The problem :: From the entries below, extract every line that includes the word "origin".

Provided data ::
>> START

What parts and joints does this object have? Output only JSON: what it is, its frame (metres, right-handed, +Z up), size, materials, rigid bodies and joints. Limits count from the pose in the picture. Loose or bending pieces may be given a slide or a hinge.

>> END
>> START

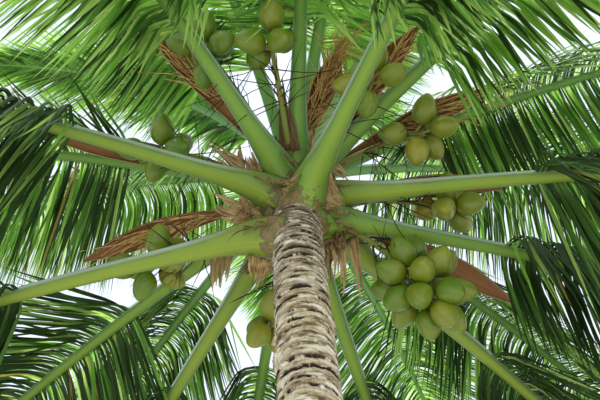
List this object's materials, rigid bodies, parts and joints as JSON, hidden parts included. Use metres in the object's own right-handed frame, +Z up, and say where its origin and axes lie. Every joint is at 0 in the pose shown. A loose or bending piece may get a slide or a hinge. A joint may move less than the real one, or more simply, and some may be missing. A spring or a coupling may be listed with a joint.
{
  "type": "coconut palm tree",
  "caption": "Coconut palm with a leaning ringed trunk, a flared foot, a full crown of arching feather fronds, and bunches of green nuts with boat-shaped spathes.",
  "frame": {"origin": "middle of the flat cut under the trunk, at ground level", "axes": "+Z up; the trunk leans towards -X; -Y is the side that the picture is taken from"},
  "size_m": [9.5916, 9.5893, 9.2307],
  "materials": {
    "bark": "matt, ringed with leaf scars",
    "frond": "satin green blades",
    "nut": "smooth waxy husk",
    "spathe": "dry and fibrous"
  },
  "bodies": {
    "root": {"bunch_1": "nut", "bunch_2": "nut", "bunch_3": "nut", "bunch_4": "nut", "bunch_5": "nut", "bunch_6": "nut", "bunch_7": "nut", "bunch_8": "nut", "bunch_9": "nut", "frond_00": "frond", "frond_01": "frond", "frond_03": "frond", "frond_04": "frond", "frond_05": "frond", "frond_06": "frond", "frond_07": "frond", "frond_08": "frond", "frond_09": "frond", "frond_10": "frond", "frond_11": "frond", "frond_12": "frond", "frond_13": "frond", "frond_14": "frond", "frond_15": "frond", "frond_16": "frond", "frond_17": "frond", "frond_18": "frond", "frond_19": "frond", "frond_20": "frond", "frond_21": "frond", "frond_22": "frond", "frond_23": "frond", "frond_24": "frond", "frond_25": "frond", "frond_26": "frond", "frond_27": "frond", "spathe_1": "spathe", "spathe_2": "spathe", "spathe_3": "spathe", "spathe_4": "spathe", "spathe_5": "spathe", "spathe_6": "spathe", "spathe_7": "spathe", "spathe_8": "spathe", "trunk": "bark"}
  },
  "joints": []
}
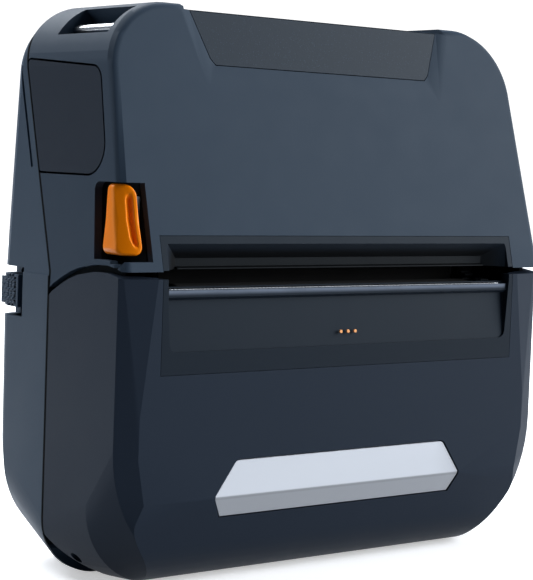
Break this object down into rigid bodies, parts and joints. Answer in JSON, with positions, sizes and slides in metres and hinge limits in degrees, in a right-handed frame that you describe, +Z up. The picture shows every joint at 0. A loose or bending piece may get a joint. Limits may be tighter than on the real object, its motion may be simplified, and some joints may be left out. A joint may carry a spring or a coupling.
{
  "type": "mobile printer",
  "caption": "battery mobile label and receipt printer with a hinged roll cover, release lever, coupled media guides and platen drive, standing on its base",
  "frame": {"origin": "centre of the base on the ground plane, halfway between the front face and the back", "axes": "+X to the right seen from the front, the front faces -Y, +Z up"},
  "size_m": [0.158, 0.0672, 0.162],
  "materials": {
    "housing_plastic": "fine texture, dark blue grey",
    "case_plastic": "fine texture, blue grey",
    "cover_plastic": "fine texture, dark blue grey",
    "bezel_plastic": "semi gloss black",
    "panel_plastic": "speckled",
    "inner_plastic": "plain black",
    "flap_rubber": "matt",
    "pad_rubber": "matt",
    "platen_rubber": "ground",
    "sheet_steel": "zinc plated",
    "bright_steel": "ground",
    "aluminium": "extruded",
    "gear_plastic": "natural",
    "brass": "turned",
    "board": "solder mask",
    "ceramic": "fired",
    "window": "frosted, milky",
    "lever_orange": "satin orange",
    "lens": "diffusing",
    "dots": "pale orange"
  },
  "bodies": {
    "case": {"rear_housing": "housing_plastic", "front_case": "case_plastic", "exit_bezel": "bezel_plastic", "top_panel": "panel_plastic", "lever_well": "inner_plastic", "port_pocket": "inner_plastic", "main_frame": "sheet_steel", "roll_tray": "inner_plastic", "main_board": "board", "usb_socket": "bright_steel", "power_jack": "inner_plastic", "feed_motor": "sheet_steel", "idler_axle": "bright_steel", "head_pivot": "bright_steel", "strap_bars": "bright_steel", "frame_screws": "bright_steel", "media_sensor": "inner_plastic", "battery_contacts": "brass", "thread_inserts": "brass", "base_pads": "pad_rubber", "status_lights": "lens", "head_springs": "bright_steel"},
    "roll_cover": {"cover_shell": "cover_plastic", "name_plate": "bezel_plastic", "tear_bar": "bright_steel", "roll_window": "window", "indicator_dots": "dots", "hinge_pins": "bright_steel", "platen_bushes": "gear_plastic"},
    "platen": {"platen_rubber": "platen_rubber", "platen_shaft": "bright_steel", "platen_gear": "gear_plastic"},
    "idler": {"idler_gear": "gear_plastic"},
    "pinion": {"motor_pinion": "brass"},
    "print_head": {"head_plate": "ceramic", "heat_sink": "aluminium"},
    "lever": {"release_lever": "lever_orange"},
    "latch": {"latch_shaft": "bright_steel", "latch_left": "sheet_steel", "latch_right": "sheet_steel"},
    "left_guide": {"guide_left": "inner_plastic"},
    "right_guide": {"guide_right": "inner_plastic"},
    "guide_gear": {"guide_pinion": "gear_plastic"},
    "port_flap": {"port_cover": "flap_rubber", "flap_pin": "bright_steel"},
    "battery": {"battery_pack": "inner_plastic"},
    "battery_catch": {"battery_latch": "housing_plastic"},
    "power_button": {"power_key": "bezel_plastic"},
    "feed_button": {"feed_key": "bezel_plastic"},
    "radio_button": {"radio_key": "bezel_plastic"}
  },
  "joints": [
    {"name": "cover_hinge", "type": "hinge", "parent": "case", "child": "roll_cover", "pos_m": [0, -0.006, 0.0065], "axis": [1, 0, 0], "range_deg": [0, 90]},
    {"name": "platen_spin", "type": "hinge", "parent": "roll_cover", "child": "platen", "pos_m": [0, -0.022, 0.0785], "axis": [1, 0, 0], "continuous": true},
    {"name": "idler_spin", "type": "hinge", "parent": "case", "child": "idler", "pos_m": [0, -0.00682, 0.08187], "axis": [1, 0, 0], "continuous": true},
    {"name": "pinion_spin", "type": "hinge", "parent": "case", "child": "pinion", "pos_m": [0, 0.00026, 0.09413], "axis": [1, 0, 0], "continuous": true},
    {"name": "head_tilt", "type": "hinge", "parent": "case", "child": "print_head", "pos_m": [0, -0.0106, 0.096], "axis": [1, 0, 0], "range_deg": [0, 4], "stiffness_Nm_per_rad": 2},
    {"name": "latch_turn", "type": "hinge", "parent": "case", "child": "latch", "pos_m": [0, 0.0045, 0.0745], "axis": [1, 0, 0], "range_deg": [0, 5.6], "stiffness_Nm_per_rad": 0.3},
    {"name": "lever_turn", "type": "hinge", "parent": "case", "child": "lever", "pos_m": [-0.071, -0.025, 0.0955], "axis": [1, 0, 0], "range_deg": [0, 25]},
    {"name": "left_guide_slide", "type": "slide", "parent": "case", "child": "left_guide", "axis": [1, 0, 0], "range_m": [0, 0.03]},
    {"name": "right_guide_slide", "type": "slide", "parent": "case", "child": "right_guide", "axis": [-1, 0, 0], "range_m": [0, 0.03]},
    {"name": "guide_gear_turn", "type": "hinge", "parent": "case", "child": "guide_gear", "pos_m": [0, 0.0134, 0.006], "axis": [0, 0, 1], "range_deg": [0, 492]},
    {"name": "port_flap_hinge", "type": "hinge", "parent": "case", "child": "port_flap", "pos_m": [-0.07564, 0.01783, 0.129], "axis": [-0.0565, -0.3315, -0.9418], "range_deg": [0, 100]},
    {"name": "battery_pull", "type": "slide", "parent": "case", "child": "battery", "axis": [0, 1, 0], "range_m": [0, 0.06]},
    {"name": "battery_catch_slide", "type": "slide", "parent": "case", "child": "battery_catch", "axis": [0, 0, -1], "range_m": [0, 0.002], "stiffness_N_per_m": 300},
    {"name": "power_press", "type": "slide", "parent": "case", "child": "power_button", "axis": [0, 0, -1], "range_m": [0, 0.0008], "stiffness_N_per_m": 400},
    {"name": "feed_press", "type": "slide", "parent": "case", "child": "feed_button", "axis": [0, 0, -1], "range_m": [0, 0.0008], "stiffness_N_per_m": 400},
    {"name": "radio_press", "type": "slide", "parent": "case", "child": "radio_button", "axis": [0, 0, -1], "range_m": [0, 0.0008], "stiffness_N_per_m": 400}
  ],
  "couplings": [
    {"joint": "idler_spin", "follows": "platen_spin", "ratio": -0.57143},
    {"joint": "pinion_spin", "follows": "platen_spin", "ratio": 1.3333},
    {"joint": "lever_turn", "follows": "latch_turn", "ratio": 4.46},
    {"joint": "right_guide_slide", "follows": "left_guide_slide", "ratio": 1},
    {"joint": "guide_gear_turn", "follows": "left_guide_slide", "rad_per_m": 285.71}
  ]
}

>> END

Correct output ::
List this object's materials, rigid bodies, parts and joints as JSON, hidden parts included. Use metres in the object's own right-handed frame, +Z up, and say where its origin and axes lie. Every joint is at 0 in the pose shown. A loose or bending piece may get a slide or a hinge. A joint may move less than the real one, or more simply, and some may be missing. A spring or a coupling may be listed with a joint.
  "frame": {"origin": "middle of the flat cut under the trunk, at ground level", "axes": "+Z up; the trunk leans towards -X; -Y is the side that the picture is taken from"},
  "frame": {"origin": "centre of the base on the ground plane, halfway between the front face and the back", "axes": "+X to the right seen from the front, the front faces -Y, +Z up"},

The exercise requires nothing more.